Ms. Halder added: “They liked it and said it reminded them of Anne Frank’s writing — she was a girl who wrote a diary and died young. I was encouraged to write down everything, my whole life. I had no plan to start a book; I was just writing.”

Hailed by Delhi’s literary elite as a groundbreaking work, “A Life Less Ordinary” has also found readers among women who have shared Ms. Halder’s difficulties.

“This is not a book that can be read and tossed aside. It raises questions about the fate of the millions of domestic workers in our country and their ill treatment,” a review in the newspaper The Hindu concluded. “Truly this is a story of courage under fire.”

It also illustrates how Indian society treats women who leave their husbands, stigmatizing them and pushing them to the margins of existence.

“It is the most difficult thing for a woman to do,” Ms. Halder said. “People in the villages say dirty things about you, but I wanted to give my children a better life, so I had no choice.”

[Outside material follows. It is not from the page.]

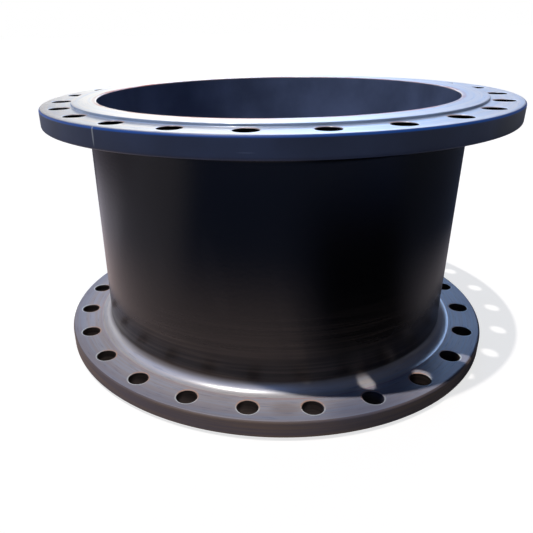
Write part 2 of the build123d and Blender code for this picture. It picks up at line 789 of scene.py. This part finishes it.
LENS = 36.96  # millimetres, as the sensor's width is
SENSOR = 36.0
CAMERA_AT = Vector((-0.0508, -1.1640, 0.6189))
CAMERA_HEADING = math.radians(2.82)
CAMERA_PITCH = math.radians(25.5)
CAMERA_ROLL = math.radians(1.45)
CAMERA_SHIFT = (0.0777, 0.0409)
FLOOR_REACH = 60  # from its middle to its sides
FLOOR_DROP = 0.0002  # the floor is this far under the pipe, so that their faces don't meet
CARD_RADIUS = 5
CARD_LIFT = 0.0003  # the card is this far over the pipe's foot
# The card's glow is painted light, not a lamp
CARD_GLOW = 0.18  # keeps the card's tones where the pipe shades it
KEY_DIRECTION = Vector((0.2245, 0.1493, -0.9635))  # the way its light goes
KEY_ANGLE = math.radians(1)
KEY_COLOUR = linear("#FFF8F1")


def add_camera(scene):
    """The camera where the photograph was taken, with the crop of its frame as a shift."""
    data = bpy.data.cameras.new("camera")
    data.lens = LENS
    data.sensor_width = SENSOR
    data.shift_x, data.shift_y = CAMERA_SHIFT
    camera = bpy.data.objects.new("camera", data)
    camera.matrix_world = (
        Matrix.Translation(CAMERA_AT)
        @ Matrix.Rotation(CAMERA_HEADING, 4, "Z")
        @ Matrix.Rotation(math.pi / 2 - CAMERA_PITCH, 4, "X")
        @ Matrix.Rotation(-CAMERA_ROLL, 4, "Z")
    )
    scene.collection.objects.link(camera)
    scene.camera = camera


def add_stage_piece(scene, name, bm, material):
    """Puts a flat piece of the stage into the scene."""
    mesh = bpy.data.meshes.new(name)
    bm.to_mesh(mesh)
    bm.free()
    mesh.materials.append(material)
    piece = bpy.data.objects.new(name, mesh)
    scene.collection.objects.link(piece)
    return piece


def seen_or_mirrored(tree):
    """One for rays from the camera and for rays off gloss or through glass, zero for the rest."""
    rays = add_node(tree, "ShaderNodeLightPath").node.outputs
    either = rays["Is Camera Ray"]
    for other in ("Is Glossy Ray", "Is Transmission Ray"):
        either = add_node(tree, "ShaderNodeMath", {0: either, 1: rays[other]}, operation="MAXIMUM")
    return either


def matt_studio_paper(colour, glow):
    """Matt studio paper, lifted to white where it is seen, which keeps its shadows."""
    material = bpy.data.materials.new("matt_studio_paper")
    material.use_nodes = True
    tree = material.node_tree
    shader = tree.nodes["Principled BSDF"]
    shader.inputs["Base Color"].default_value = (*colour, 1)
    shader.inputs["Roughness"].default_value = 0.9
    shader.inputs["Specular IOR Level"].default_value = 0.0
    shader.inputs["Emission Color"].default_value = (1, 1, 1, 1)
    lift = add_node(
        tree, "ShaderNodeMath", {0: seen_or_mirrored(tree), 1: glow}, operation="MULTIPLY"
    )
    tree.links.new(lift, shader.inputs["Emission Strength"])
    return material


def mirrored_ground_card():
    """Matt card with a painted glow, seen only in reflections, whose tones are painted light and shade
    of the ground: near black in front of the pipe, and paler to its left, behind it and near it.
    """
    material = bpy.data.materials.new("mirrored_ground_card")
    material.use_nodes = True
    tree = material.node_tree
    shader = tree.nodes["Principled BSDF"]
    place = add_node(tree, "ShaderNodeTexCoord", output="Object")
    away = add_node(tree, "ShaderNodeVectorMath", {0: place}, "Value", operation="LENGTH")
    way = add_node(tree, "ShaderNodeVectorMath", {0: place}, operation="NORMALIZE")
    near = add_node(
        tree,
        "ShaderNodeMapRange",
        {"Value": away, "From Min": 1.1, "From Max": 0.5},
        interpolation_type="SMOOTHSTEP",
    )
    far = add_node(
        tree,
        "ShaderNodeMapRange",
        {"Value": away, "From Min": 1.0, "From Max": 2.4},
        interpolation_type="SMOOTHSTEP",
    )
    # Each tone lies towards a heading, and comes in between two cosines of the angle to it.
    tone = (*linear("#050506"), 1)
    for shade, heading, first, second, reach in (
        ("#4C5874", -150, 0.0, 0.55, 1),
        ("#46557C", -40, -0.4, 0.2, far),
        ("#A39FA8", 178, 0.6, 0.85, 1),
        ("#C8C2CA", 153, 0.88, 0.98, 1),
        ("#757079", 140, 0.6, 0.85, far),
        ("#353B4A", 50, 0.1, 0.5, 1),
        ("#E0CCC8", -155, 0.0, 0.5, near),
        ("#8F8A8E", 35, 0.3, 0.8, near),
    ):
        turn = math.radians(heading)
        towards = add_node(
            tree,
            "ShaderNodeVectorMath",
            {0: way, 1: (math.cos(turn), math.sin(turn), 0)},
            "Value",
            operation="DOT_PRODUCT",
        )
        amount = add_node(
            tree,
            "ShaderNodeMapRange",
            {"Value": towards, "From Min": first, "From Max": second, "To Max": reach},
            interpolation_type="SMOOTHSTEP",
        )
        tone = add_node(
            tree,
            "ShaderNodeMix",
            {"Factor": amount, "A": tone, "B": (*linear(shade), 1)},
            "Result",
            data_type="RGBA",
        )
    tree.links.new(tone, shader.inputs["Base Color"])
    tree.links.new(tone, shader.inputs["Emission Color"])
    shader.inputs["Emission Strength"].default_value = CARD_GLOW
    shader.inputs["Roughness"].default_value = 1.0
    shader.inputs["Specular IOR Level"].default_value = 0.0
    return material


def studio_surround(strength):
    """A dark surround that is white low behind the pipe and blue above it, and white when seen."""
    world = bpy.data.worlds.new("studio")
    world.use_nodes = True
    tree = world.node_tree
    background = tree.nodes["Background"]
    way = add_node(tree, "ShaderNodeTexCoord", output="Generated")
    # Each patch lies towards a direction, and comes in between two cosines of the angle to it.
    # Its colour is linear, and past 1 where the patch is brighter than white paper.
    tone = (0.06, 0.06, 0.07, 1)
    for colour, towards, first, second in (
        ((1, 1, 1), (-0.35, 0.94, 0), 0.45, 0.8),  # low behind the pipe
        ((0.28, 0.45, 0.9), (0, 0, 1), 0.3, 0.6),  # overhead
        ((2.3, 2.3, 2.2), (-0.13, 0.97, 0.14), 0.955, 0.985),  # mirrored by the upper face
        ((2, 2.95, 4.8), (0.33, 0.8, 0.55), 0.92, 0.97),  # mirrored by the lower flange
        ((0.25, 0.22, 0.2), (0.42, 0.9, 0.07), 0.935, 0.98),  # low behind, to the right
        ((0.06, 0.06, 0.07), (-0.45, 0.75, 0.5), 0.9, 0.96),  # high behind, to the left
        ((0.03, 0.03, 0.04), (0.93, -0.2, 0.3), 0.3, 0.5),  # right of the pipe
    ):
        near = add_node(
            tree, "ShaderNodeVectorMath", {0: way, 1: towards}, "Value", operation="DOT_PRODUCT"
        )
        amount = add_node(
            tree,
            "ShaderNodeMapRange",
            {"Value": near, "From Min": first, "From Max": second},
            interpolation_type="SMOOTHSTEP",
        )
        tone = add_node(
            tree,
            "ShaderNodeMix",
            {"Factor": amount, "A": tone, "B": (*colour, 1)},
            "Result",
            data_type="RGBA",
        )
    seen = add_node(tree, "ShaderNodeLightPath", output="Is Camera Ray")
    tone = add_node(
        tree,
        "ShaderNodeMix",
        {"Factor": seen, "A": tone, "B": (1, 1, 1, 1)},
        "Result",
        data_type="RGBA",
    )
    tree.links.new(tone, background.inputs["Color"])
    level = add_node(
        tree, "ShaderNodeMapRange", {"Value": seen_or_mirrored(tree), "To Min": strength, "To Max": 1}
    )
    tree.links.new(level, background.inputs["Strength"])
    return world


class PIPE_OT_stage(bpy.types.Operator):
    """Sets the camera, the floor, the card that gloss mirrors, the key light and the world"""

    bl_idname = "pipe.stage"
    bl_label = "Studio"

    def execute(self, context):
        scene = context.scene
        stage = scene.pipe_stage
        add_camera(scene)

        floor = bmesh.new()
        bmesh.ops.create_grid(floor, x_segments=1, y_segments=1, size=FLOOR_REACH)
        bmesh.ops.translate(floor, verts=floor.verts, vec=(0, 0, -FLOOR_DROP))
        add_stage_piece(scene, "floor", floor, matt_studio_paper(stage.floor, stage.floor_glow))

        # A card on the floor, which only reflections show, keeps the barrel as dark in front
        # and as dull at its sides as the ground round the real one does. Its tones are that
        # ground's light and shade, painted.
        card = bmesh.new()
        bmesh.ops.create_circle(card, cap_ends=True, radius=CARD_RADIUS, segments=48)
        bmesh.ops.translate(card, verts=card.verts, vec=(0, 0, CARD_LIFT))
        card = add_stage_piece(scene, "card", card, mirrored_ground_card())
        card.visible_camera = False
        card.visible_diffuse = False
        card.visible_transmission = False
        card.visible_shadow = False

        sun = bpy.data.lights.new("key", "SUN")
        sun.energy = stage.key_strength
        sun.angle = KEY_ANGLE
        sun.color = KEY_COLOUR
        key = bpy.data.objects.new("key", sun)
        key.rotation_mode = "QUATERNION"
        key.rotation_quaternion = KEY_DIRECTION.to_track_quat("-Z", "Y")
        scene.collection.objects.link(key)

        scene.world = studio_surround(stage.world_strength)
        scene.view_settings.view_transform = "Standard"
        return {"FINISHED"}


# The panel and the run


class PIPE_PT_panel(bpy.types.Panel):
    """Lists what the pipe is made of, with its sizes and colours"""

    bl_idname = "PIPE_PT_panel"
    bl_label = "Double-flanged pipe"
    bl_space_type = "VIEW_3D"
    bl_region_type = "UI"
    bl_category = "Pipe"

    def draw(self, context):
        for operator, settings in (
            (PIPE_OT_casting, context.scene.pipe_casting),
            (None, context.scene.pipe_paint),
            (PIPE_OT_stage, context.scene.pipe_stage),
        ):
            if operator:
                self.layout.operator(operator.bl_idname)
            column = self.layout.column()
            for name in settings.__annotations__:
                column.prop(settings, name)


CLASSES = (
    PipeCastingSettings,
    PipePaintSettings,
    PipeStageSettings,
    PIPE_OT_casting,
    PIPE_OT_stage,
    PIPE_PT_panel,
)
SETTINGS = {
    "pipe_casting": PipeCastingSettings,
    "pipe_paint": PipePaintSettings,
    "pipe_stage": PipeStageSettings,
}


def register():
    for cls in CLASSES:
        bpy.utils.register_class(cls)
    for name, cls in SETTINGS.items():
        setattr(bpy.types.Scene, name, bpy.props.PointerProperty(type=cls))


def unregister():
    for name in SETTINGS:
        delattr(bpy.types.Scene, name)
    for cls in reversed(CLASSES):
        bpy.utils.unregister_class(cls)


def main():
    """Registers the classes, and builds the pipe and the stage."""
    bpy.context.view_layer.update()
    register()
    bpy.ops.pipe.casting()
    bpy.ops.pipe.stage()


if __name__ == "__main__":
    main()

“One woman told me that this was precisely her story too, which made me very happy,” she added. “There are so many other women in India who have left home like me. There is no support for them; life is not easy, and they are not able to speak out. If I can give them some confidence, then I will be satisfied.”

Mr. Kumar explained that he helped Ms. Halder reorder the text so it became a chronological account of her life, removing repetition and fixing grammar. He said that at first her spelling and handwriting were poor, but that she swiftly improved and gradually gained greater sophistication as a writer. Her later manuscripts show tidy handwritten Bengali, crushed into the lined pages of the notepad as if she were concerned not to waste paper.

Despite her book’s success, Ms. Halder says she has no plans to change careers. She is writing her second book, continuing the narrative of her life, in between domestic chores.

“I want to be a writer and I will continue to write,” she said. But for now, she said, she cannot abandon Mr. Kumar, “so I will go on working here.”

And then she left, to prepare lunch for her boss.